Popular stimulants used in energy drinks include:

  • Caffeine
  • B vitamins
  • Sugar
  • Taurine
  • Creatine 

The first prominent energy drink was released in 1929 to be used as a recovery drink in hospitals and was rebranded as an energy drink and brought to mass market in the early 1980s. In 1995, PepsiCo became the first major beverage brand to release its own energy drink, and in 2012 the word “energy drink” first appeared in Webster’s dictionary.  Currently, Red Bull and Monster are two of the biggest names dominating the energy drink industry.

Energy drinks have seen amazing evolution. There are still traditional energy drinks, sold in cans or bottles similar to soft drinks, but we’ve also seen the introduction of tablets and powders that can be dissolved in water, as well as smaller, concentrated “energy shots” (such as 5-Hour Energy).
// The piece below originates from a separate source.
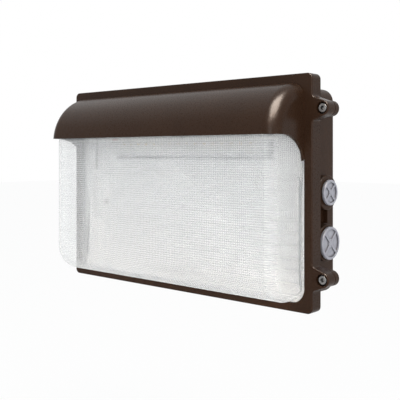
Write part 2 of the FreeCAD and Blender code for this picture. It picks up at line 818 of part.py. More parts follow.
def entry_seal(height, flange_radius, shank_radius):
    """The flat rubber ring between a plug's flange and its boss."""
    ring = rod(flange_radius - seal_setback, V(entry_face, entry_y, height), ACROSS, plug_seal)
    hole = rod(shank_radius + shank_gap, V(entry_face - beyond, entry_y, height), ACROSS,
               plug_seal + 2 * beyond)
    return ring.cut(hole)


def reflector_screw_places():
    return [(sx * reflector_post_x, z) for sx in (-1, 1)
            for z in (reflector_upper_post_z, reflector_lower_post_z)]


def reflector():
    """A folded white sheet with a window for the lamp board and two closed ends."""
    half = case_half - case_rim - reflector_edge_gap
    top = case_half_z - case_rim - reflector_edge_gap
    sheet = reflector_sheet
    bends = [(reflector_rim_depth, top), (reflector_rim_depth, reflector_step_top),
             (reflector_floor_depth, reflector_step_bottom), (reflector_floor_depth, reflector_slope_top),
             (reflector_foot_depth, -top)]
    front_line = [at(d, z) for d, z in bends]
    back_line = [at(d + sheet, z) for d, z in bends]
    body = prism_across(front_line + back_line[::-1], -half, half)
    end_outline = [at(reflector_foot_depth, reflector_step_top)] + front_line[1:]
    for x in (-half, half - sheet):
        body = body.fuse(prism_across(end_outline, x, x + sheet))
    margin = heatsink_half_width + window_gap
    window = block(-margin, margin, y_at(reflector_rim_depth) - beyond, y_at(reflector_floor_depth),
                   heatsink_bottom - window_gap, heatsink_top + window_gap)
    trim = rounded_slab(half, -top, top, y_at(0), 0, case_corner - case_rim - reflector_edge_gap)
    body = body.cut(window).common(trim)
    for x, z in reflector_screw_places():
        body = body.cut(disc_y(medium_screw[0] + screw_hole_gap, x, z, y_at(0), 0))
    return body.removeSplitter()


def reflector_screws():
    length = reflector_hole_depth - screw_end_gap
    return group([pan_screw(medium_screw, x, y_at(reflector_depth(z)), z, length)
                  for x, z in reflector_screw_places()])


def heatsink_screw_places():
    rows = (heatsink_bottom - heatsink_foot / 2, heatsink_top + heatsink_foot / 2)
    return [(sx * heatsink_screw_x, z) for sx in (-1, 1) for z in rows]


def led_heatsink():
    """A bent aluminium channel: a front plate for the lamp board, two webs and two feet on the pads."""
    thick = heatsink_plate
    half = heatsink_half_width
    foot_front = pad_face - thick
    front = block(-half, half, plate_front, plate_front + thick, heatsink_bottom, heatsink_top)
    webs = [block(-half, half, plate_front, pad_face, z0, z0 + thick)
            for z0 in (heatsink_bottom, heatsink_top - thick)]
    feet = [block(-half, half, foot_front, pad_face, z0, z0 + heatsink_foot + overlap)
            for z0 in (heatsink_bottom - heatsink_foot, heatsink_top - overlap)]
    body = front.multiFuse(webs + feet)
    for x, z in heatsink_screw_places():
        body = body.cut(disc_y(medium_screw[0] + screw_hole_gap, x, z, foot_front - beyond,
                               pad_face + beyond))
    for x, z in board_screw_places():
        body = body.cut(disc_y(small_screw[0], x, z, plate_front - beyond, plate_front + thick + beyond))
    return body.removeSplitter()


def heatsink_screws():
    return group([pan_screw(medium_screw, x, pad_face - heatsink_plate, z, heatsink_plate + pad_screw_reach)
                  for x, z in heatsink_screw_places()])


def board_screw_places():
    return [(x, z) for x in board_screw_columns for z in board_screw_rows]


def led_board():
    """The lamp board, a plain plate on the front of the heat sink."""
    half = heatsink_half_width - board_edge
    front = y_at(board_depth)
    body = block(-half, half, front, plate_front, heatsink_bottom + board_edge, heatsink_top - board_edge)
    for x, z in board_screw_places():
        body = body.cut(disc_y(small_screw[0] + screw_hole_gap, x, z, front - beyond, plate_front + beyond))
    return body


def led_chips():
    """The lamp chips in rows on the board."""
    first = -(chip_columns - 1) / 2 * chip_pitch
    back = y_at(board_depth)
    side = chip_size / 2
    places = [(first + i * chip_pitch, row) for row in chip_rows for i in range(chip_columns)]
    return group([block(x - side, x + side, back - chip_height, back, z - side, z + side) for x, z in places])


def board_screws():
    return group([pan_screw(small_screw, x, y_at(board_depth), z, board_thickness + heatsink_plate)
                  for x, z in board_screw_places()])


def driver_screw_places():
    return [(x, supply_height) for x in (driver_left - driver_tab / 2, driver_right + driver_tab / 2)]


def led_driver():
    """The sealed power supply: a can with a screw tab at each end."""
    z = supply_height
    half = driver_height / 2
    can = block(driver_left, driver_right, pad_face - driver_depth, pad_face, z - half, z + half)
    can = can.makeFillet(driver_corner, [e for e in can.Edges if abs(e.CenterOfMass.y - pad_face) > near])
    tab_front = pad_face - driver_tab_thickness
    strap = block(driver_left - driver_tab, driver_right + driver_tab, tab_front, pad_face, z - half / 2,
                  z + half / 2)
    body = can.fuse(strap)
    for sx, sz in driver_screw_places():
        body = body.cut(disc_y(medium_screw[0] + screw_hole_gap, sx, sz, tab_front - beyond,
                               pad_face + beyond))
    return body.removeSplitter()


def driver_screws():
    return group([pan_screw(medium_screw, x, pad_face - driver_tab_thickness, z,
                            driver_tab_thickness + pad_screw_reach) for x, z in driver_screw_places()])


def terminal_pole_heights():
    pitch = terminal_size[2] / terminal_poles
    return [terminal_centre[1] + (i - (terminal_poles - 1) / 2) * pitch for i in range(terminal_poles)]


def terminal_block():
    """A screw terminal block: a funnel and a wire hole at both sides of each pole."""
    length, deep, tall = terminal_size
    x, z = terminal_centre
    front = pad_face - deep
    middle = pad_face - deep / 2
    body = block(x - length / 2, x + length / 2, front, pad_face, z - tall / 2, z + tall / 2)
    for height in terminal_pole_heights():
        for sx in (-1, 1):
            body = body.cut(disc_y(clamp_funnel, x + sx * length / 4, height, front - beyond,
                                   front + clamp_hole_depth))
            mouth = V(x + sx * (length / 2 + beyond), middle, height)
            body = body.cut(rod(lead_radius + lead_gap, mouth, ACROSS * -sx, wire_hole_depth + beyond))
    body = body.cut(disc_y(medium_screw[1] + holding_head_gap, x, z, front - beyond, holding_seat))
    return body.cut(disc_y(medium_screw[0] + screw_hole_gap, x, z, front - beyond, pad_face + beyond))


def terminal_screws():
    """The six clamping screws and the one that holds the block down."""
    length, deep, tall = terminal_size
    x, z = terminal_centre
    front = pad_face - deep + clamp_sunk
    made = [pan_screw(medium_screw, x, holding_seat, z, pad_face - holding_seat + pad_screw_reach)]
    for height in terminal_pole_heights():
        for sx in (-1, 1):
            clamp_x = x + sx * length / 4
            clamp = disc_y(clamp_radius, clamp_x, height, front, pad_face - deep + clamp_hole_depth)
            slot = block(clamp_x - slot_width / 2, clamp_x + slot_width / 2, front - beyond,
                         front + slot_width, height - clamp_funnel, height + clamp_funnel)
            made.append(clamp.cut(slot))
    return group(made)


def ground_screw():
    x, z = ground_place
    return pan_screw(medium_screw, x, pad_face - ground_tag, z, ground_tag + pad_screw_reach)


def lead(points, radius):
    """A round wire along straight runs joined by tangent arcs."""
    edges = []
    last = points[0]
    for before, corner, after in zip(points, points[1:], points[2:]):
        into = (corner - before).normalize()
        out = (after - corner).normalize()
        half_turn = into.getAngle(out) / 2
        trim = lead_bend_share * min((corner - before).Length, (after - corner).Length)
        bend = trim / math.tan(half_turn)
        start = corner - into * trim
        end = corner + out * trim
        inward = (out - into).normalize()
        edges.append(line(last, start))
        edges.append(arc(start, corner + inward * (bend / math.cos(half_turn) - bend), end))
        last = end
    edges.append(line(last, points[-1]))
    circle = Part.Circle(points[0], (points[1] - points[0]).normalize(), radius)
    return Part.Wire(edges).makePipeShell([Part.Wire([circle.toShape()])], True, False)


def led_leads():
    """Two wires from the driver's left end, up behind the reflector and round the heat sink to the board."""
    middle = pad_face - driver_depth / 2
    side = -(heatsink_half_width + window_gap + wire_run * 0.6)
    over = -(heatsink_half_width + window_gap / 2)
    face = y_at(board_depth) - lead_radius - lead_touch
    turn = y_at(reflector_rim_depth) + wire_bow
    made = []
    for sz, z1 in zip((-1, 1), board_screw_rows):
        z0 = supply_height + sz * chip_row_pitch / 2
        points = [V(driver_left, middle, z0), V(side + wire_run, middle, z0),
                  V(side, middle - wire_bow / 2, z0 + wire_run),
                  V(side, middle - wire_bow * 0.7, wire_run / 2),
                  V(side, middle - wire_bow * 1.3, z1 - wire_run),
                  V(side + wire_bow, middle - wire_run, z1),
                  V(over, turn, z1 + wire_bow / 3), V(over, face - wire_bow / 2, z1),
                  V(over + wire_run * 0.8, face, z1)]
        made.append(lead(points, lead_radius))
    return group(made)


def supply_leads():
    """Three wires from the driver's right end to the terminal block."""
    x1 = driver_right + driver_terminal_gap + wire_in_block
    y0 = pad_face - driver_depth / 2 - wire_bow
    y1 = pad_face - terminal_size[1] / 2
    made = []
    for height in terminal_pole_heights():
        start = V(driver_right, y0, supply_height + (height - supply_height) * 0.6)
        bow = wire_bow if height >= supply_height else -wire_bow
        points = [start, start + V(wire_run, 0, 0),
                  V(driver_right + 2 * wire_run, (y0 + y1 - wire_bow) / 2, height + bow),
                  V(x1 - wire_run, y1, height), V(x1, y1 + lead_touch, height)]
        made.append(lead(points, lead_radius))
    return group(made)


def ground_lead():
    """One wire from the terminal block to a ring tag under the ground screw."""
    x0 = terminal_centre[0] + terminal_size[0] / 2 - wire_in_block
    y0 = pad_face - terminal_size[1] / 2
    height = terminal_pole_heights()[0]
    gx, gz = ground_place
    tag_y = pad_face - ground_tag
    tag_radius = ground_tag_radius
    points = [V(x0, y0, height), V(x0 + 2.2 * wire_in_block, y0, height),
              V((x0 + gx) / 2 + lead_radius, (y0 + tag_y) / 2, height - lead_radius),
              V(gx - 2.9 * tag_radius, tag_y - 1.1 * lead_radius, gz - 0.2 * tag_radius),
              V(gx - 1.5 * tag_radius, tag_y - 0.5 * lead_radius, gz - 0.1 * tag_radius)]
    tag = disc_y(tag_radius, gx, gz, tag_y, pad_face)
    neck = block(gx - 2 * tag_radius, gx - 0.7 * tag_radius, tag_y, pad_face, gz - 0.4 * tag_radius,
                 gz + 0.35 * tag_radius)
    tag = tag.fuse(neck).cut(disc_y(medium_screw[0] + screw_hole_gap, gx, gz, tag_y - beyond,
                                    pad_face + beyond))
    return lead(points, lead_radius).fuse(tag).removeSplitter()


def all_parts():
    z = ear_height
    return {
        "back_housing": back_housing(),
        "upper_hinge_pin": hinge_pin(z),
        "lower_hinge_pin": hinge_pin(-z),
        "reflector": reflector(),
        "reflector_screws": reflector_screws(),
        "led_heatsink": led_heatsink(),
        "heatsink_screws": heatsink_screws(),
        "led_board": led_board(),
        "led_chips": led_chips(),
        "board_screws": board_screws(),
        "led_driver": led_driver(),
        "driver_screws": driver_screws(),
        "terminal_block": terminal_block(),
        "terminal_screws": terminal_screws(),
        "ground_screw": ground_screw(),
        "led_leads": led_leads(),
        "supply_leads": supply_leads(),
        "ground_lead": ground_lead(),
        "door_frame": door_frame(),
        "lens": lens(),
        "lens_gasket": lens_gasket(),
        "lens_retainer": lens_retainer(),
        "retainer_screws": retainer_screws(),
        "door_gasket": door_gasket(),
        "upper_screw_washer": screw_washer(z),
        "lower_screw_washer": screw_washer(-z),
        "upper_door_screw": door_screw(z),
        "lower_door_screw": door_screw(-z),
        "upper_entry_seal": entry_seal(upper_entry_height, upper_plug_radius, upper_shank_radius),
        "lower_entry_seal": entry_seal(lower_entry_height, lower_plug_radius, lower_shank_radius),
        "upper_conduit_plug": conduit_plug(upper_entry_height, upper_plug_radius, upper_shank_radius),
        "lower_conduit_plug": conduit_plug(lower_entry_height, lower_plug_radius, lower_shank_radius),
    }


os.makedirs("parts", exist_ok=True)
for name, shape in all_parts().items():
    shape.exportStep("parts/" + name + ".step")
    print(name, "solids", len(shape.Solids), "valid", shape.isValid(), "volume", round(shape.Volume, 1))
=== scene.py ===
import math
import bmesh
import bpy
from mathutils import Matrix, Vector


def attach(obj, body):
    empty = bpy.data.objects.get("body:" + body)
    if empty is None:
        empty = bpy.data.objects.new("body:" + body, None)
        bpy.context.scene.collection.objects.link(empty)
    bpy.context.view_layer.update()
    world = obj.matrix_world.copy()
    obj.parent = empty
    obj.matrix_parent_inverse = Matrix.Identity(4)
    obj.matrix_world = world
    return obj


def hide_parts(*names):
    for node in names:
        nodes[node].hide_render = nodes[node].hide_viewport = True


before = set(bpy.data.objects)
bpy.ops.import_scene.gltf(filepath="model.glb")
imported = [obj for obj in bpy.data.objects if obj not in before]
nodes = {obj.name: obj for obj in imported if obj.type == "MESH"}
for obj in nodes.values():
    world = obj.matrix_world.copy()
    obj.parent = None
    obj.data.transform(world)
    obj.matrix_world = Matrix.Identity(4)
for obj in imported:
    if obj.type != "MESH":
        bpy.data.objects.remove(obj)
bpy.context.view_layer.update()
scene = bpy.context.scene
scene.view_settings.view_transform = "Standard"

cameraSetup = {"place": (0.543, -0.6367, 0.039), "toward": (-0.6626, 0.749, 0.0), "lens": 62.28,
               "sensor": 36.0, "shiftUp": -0.11675, "nearest": 0.01}

cameraData = bpy.data.cameras.new("frontRightCamera")
cameraData.lens = cameraSetup["lens"]
cameraData.sensor_width = cameraSetup["sensor"]
cameraData.shift_y = cameraSetup["shiftUp"]
cameraData.clip_start = cameraSetup["nearest"]
cameraObject = bpy.data.objects.new("frontRightCamera", cameraData)
cameraObject.location = cameraSetup["place"]
cameraObject.rotation_euler = Vector(cameraSetup["toward"]).to_track_quat("-Z", "Y").to_euler()
scene.collection.objects.link(cameraObject)
scene.camera = cameraObject
print("camera ready")


def addNode(tree, kind, **settings):
    node = tree.nodes.new(kind)
    for key, value in settings.items():
        setattr(node, key, value)
    return node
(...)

With a consumer focus on more natural food and beverages, ingredients such as herbal extracts, guarana, yerba mate, acai, ginseng, and ginkgo biloba are also increasing in popularity. In addition, growth is expected with energy drinks that are lower in sugar, calories, and artificial coloring and flavoring as consumers focus more on health and function.

Regulatory Challenges 

While not as heavily regulated as alcohol or CBD beverages, energy drink manufacturers do face some challenges when it comes to regulation. Misuse of energy drinks can and has been fatal, and because of the potentially harmful effects of consuming energy drinks in excess, some countries and retailers (such as Aldi) have imposed age restriction guidelines for the purchase of energy drinks.The US, Canada, and several other countries also have restrictions on the amount of caffeine that can be included per serving in food and beverage. 

In order to navigate this limitation, some energy drink manufacturers have shifted to the use of larger cans that contain multiple servings in order to bring a higher caffeine content per can to the consumer.